Le 14 juin 1940, le général allemand Rommel, à la tête de ses chars, faisait près de 260 km en une journée en Normandie. En face, il n’y avait plus rien. Le 10 juillet 1940, l’Assemblée nationale à l’origine du Front populaire de 1936 confiait les pleins pouvoirs au maréchal Pétain pour gérer la débâcle. La classe dirigeante française fut ébranlée par ce séisme, elle qui avait participé à la régence du monde après 1918.
Le 6 juin 1944, le débarquement américain en Normandie eut comme conséquence de décapiter définitivement ce qui en restait après la débâcle de 1940. L’Epuration et la diffusion de listes d’infamie créèrent des vides au sommet de la hiérarchie sociale. Ceux-ci furent comblés à l’issue d’un processus méritocratique encadré par des protagonistes ayant fait allégeance au vainqueur. Puis, ce furent les Trente Glorieuses au cours desquelles le territoire français connut un bouleversement sans précédent. Géographique, avec la fin d’une France millénaire structurée par la paysannerie. L’exode rural vida les campagnes ; de rurale, la France devint urbaine. Social, avec un baby-boom entre 1945 et 1955. Ce sont ces enfants qui rompirent avec la France traditionnelle pour l’engager dans le matérialisme bourgeois. Le modèle politique qui s’impose repose sur la reconstruction, puis le développement.
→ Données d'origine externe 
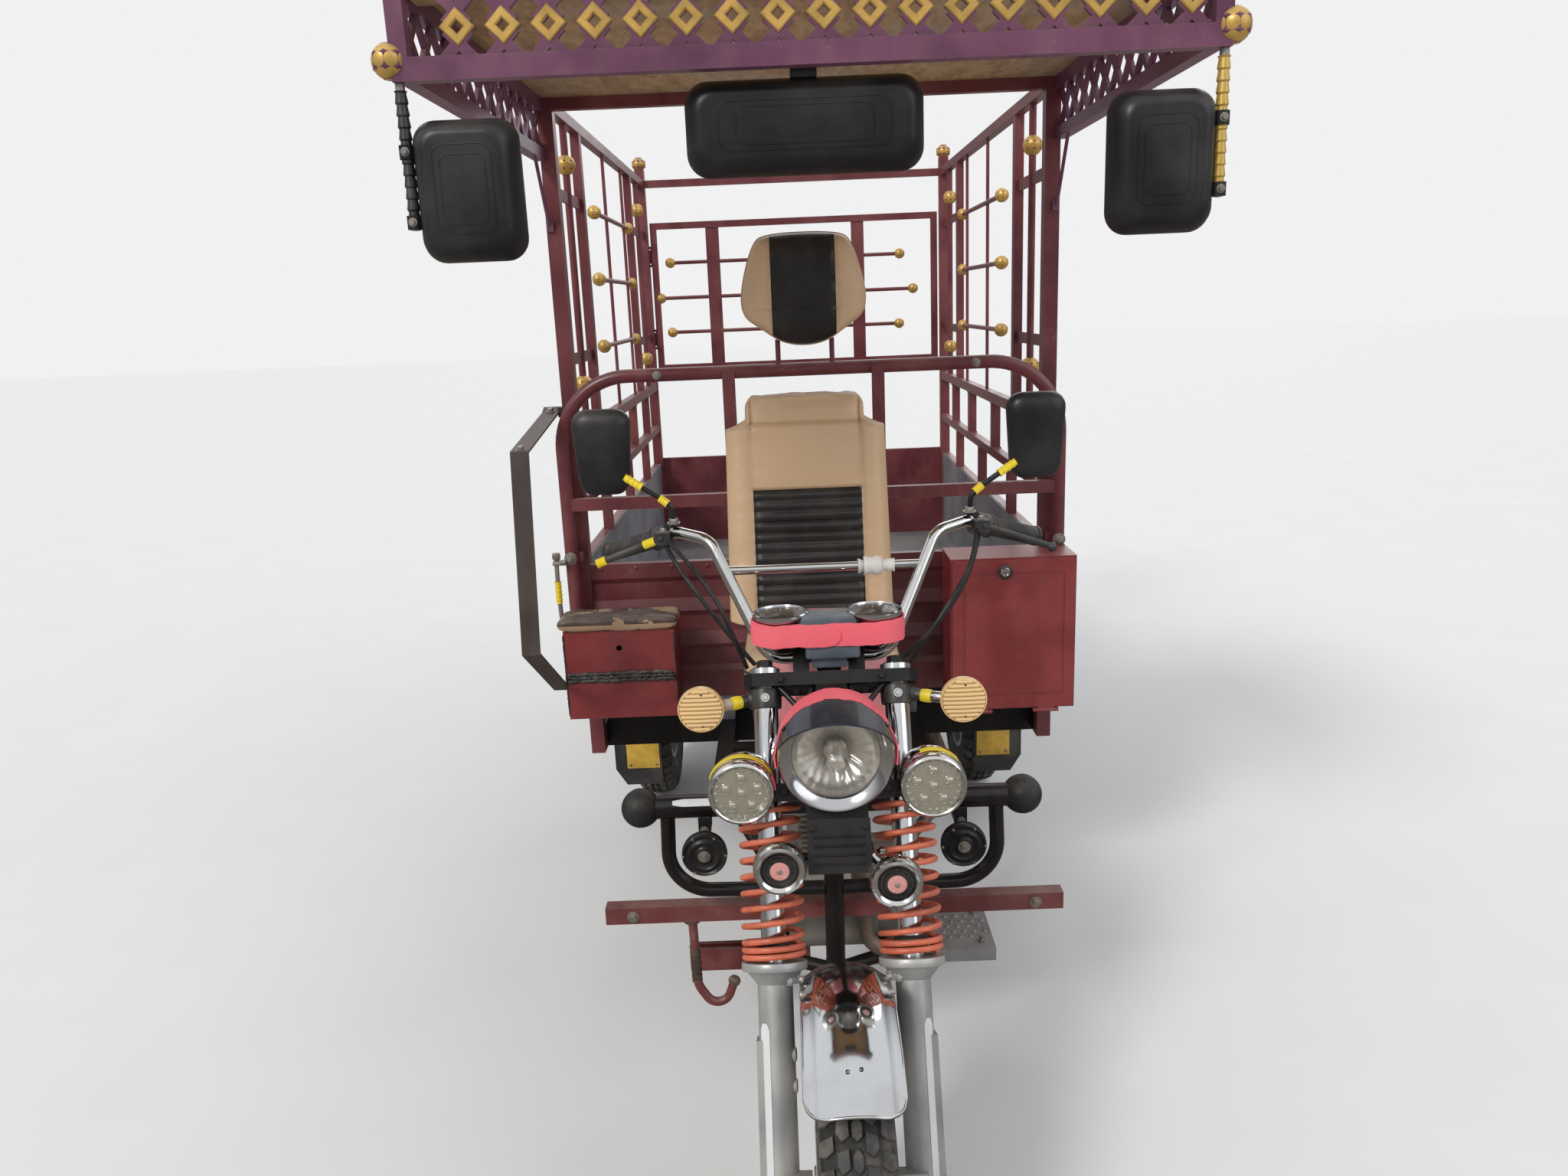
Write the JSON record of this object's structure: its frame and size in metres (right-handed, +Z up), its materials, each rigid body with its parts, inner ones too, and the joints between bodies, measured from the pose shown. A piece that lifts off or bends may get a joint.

C’est au nom de ce développement que fut organisée l’arrivée massive de populations allogènes en Europe de l’Ouest, particulièrement en France et au Royaume-Uni dont les réservoirs issus de leurs empires éclatés ne cessaient de croître. Jusqu’alors les migrations ne concernaient que des peuples européens. L’américanisation est depuis irrépressible. Seule l’Europe de l’Est, dominée par l’URSS, échappa à cette politique. Depuis sa disparition, l’américanisation de l’Europe s’étend vers l’Est. Portée par toutes les institutions créées depuis, cette américanisation a assuré la paix et la prospérité dans un espace européen chroniquement affecté par la guerre et la misère. Chacun y succombe et accepte volontiers cette tutelle car, pour l’immense majorité, « on vit bien ».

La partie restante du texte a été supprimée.